■ **EXERCISE**
Would you return all of this data exactly, leaving nothing out?

(begin)

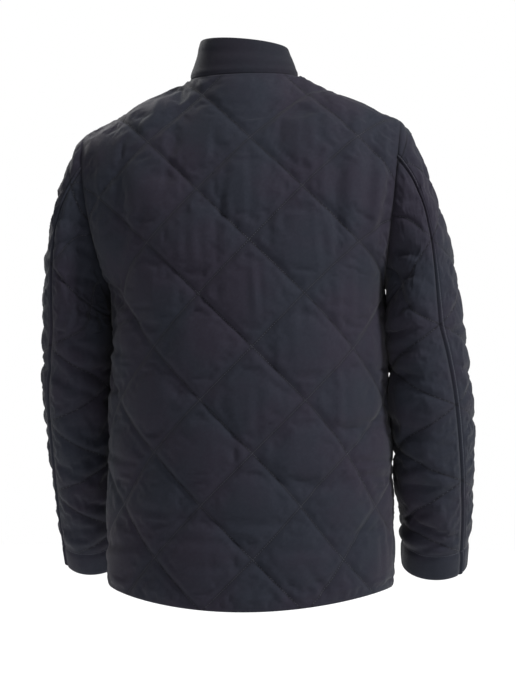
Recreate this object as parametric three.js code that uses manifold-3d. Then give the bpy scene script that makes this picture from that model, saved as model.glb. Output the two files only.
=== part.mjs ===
// A quilted jacket in the form it has when worn, with nobody in it.
// Millimetres, +Z up, the front faces -Y and the wearer's left is +X.
// The origin is the middle of the neck opening, level with the shoulder ends of the collar seam.
import * as THREE from "three";
import { mergeVertices } from "three/addons/utils/BufferGeometryUtils.js";
import Module from "manifold-3d";

const wasm = await Module();
wasm.setup();

// Driving sizes of the body
const armpitZ = -290;
const hemSideZ = -698;
const hemBackDrop = 24;
const hemFrontDrop = 6;
const middleY = 14;
const zipHalfGap = 4.5;
const neck = { halfWidth: 75, backY: 70, frontY: -86, frontDrop: 70 };
const shoulderTip = { x: 217, y: 12, z: -68 };
const shoulderRise = -3;
const shoulderCrowding = 1.35;
const armhole = { back: { reach: 64, out: 8 }, front: { reach: -60, out: -6 } };
const neckSlope = { back: 0.53, front: 0.3 };

// Posture: the upper body leans to the wearer's left, away from the hips, and that shoulder hangs lower.
const posture = { fromZ: -420, toZ: -40, lean: 10, tilt: 0.03 };

// Cloth: half of the plain wall, how far quilting stands up, and the space left at a seam
const halfWall = 1.3;
const seamGap = 0.3;
const edgeFade = 13;
const puff = { body: 6.5, sleeve: 6, collar: 1.2 };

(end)

■ **PROBLEM SOLUTION**
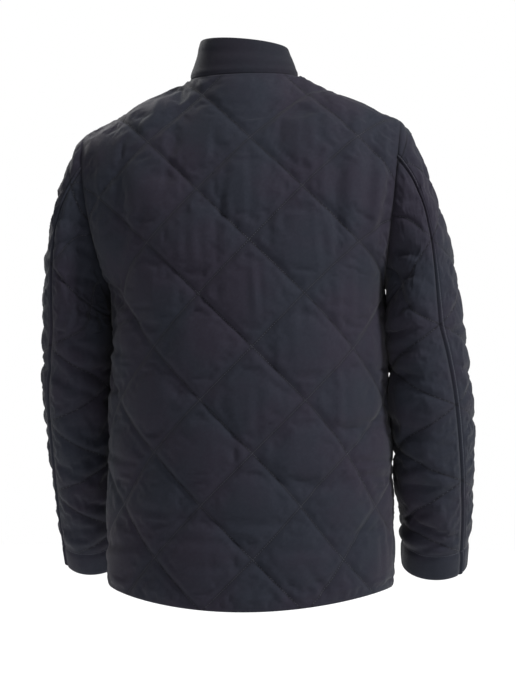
Recreate this object as parametric three.js code that uses manifold-3d. Then give the bpy scene script that makes this picture from that model, saved as model.glb. Output the two files only.
=== part.mjs ===
// A quilted jacket in the form it has when worn, with nobody in it.
// Millimetres, +Z up, the front faces -Y and the wearer's left is +X.
// The origin is the middle of the neck opening, level with the shoulder ends of the collar seam.
import * as THREE from "three";
import { mergeVertices } from "three/addons/utils/BufferGeometryUtils.js";
import Module from "manifold-3d";

const wasm = await Module();
wasm.setup();

// Driving sizes of the body
const armpitZ = -290;
const hemSideZ = -698;
const hemBackDrop = 24;
const hemFrontDrop = 6;
const middleY = 14;
const zipHalfGap = 4.5;
const neck = { halfWidth: 75, backY: 70, frontY: -86, frontDrop: 70 };
const shoulderTip = { x: 217, y: 12, z: -68 };
const shoulderRise = -3;
const shoulderCrowding = 1.35;
const armhole = { back: { reach: 64, out: 8 }, front: { reach: -60, out: -6 } };
const neckSlope = { back: 0.53, front: 0.3 };

// Posture: the upper body leans to the wearer's left, away from the hips, and that shoulder hangs lower.
const posture = { fromZ: -420, toZ: -40, lean: 10, tilt: 0.03 };

// Cloth: half of the plain wall, how far quilting stands up, and the space left at a seam
const halfWall = 1.3;
const seamGap = 0.3;
const edgeFade = 13;
const puff = { body: 6.5, sleeve: 6, collar: 1.2 };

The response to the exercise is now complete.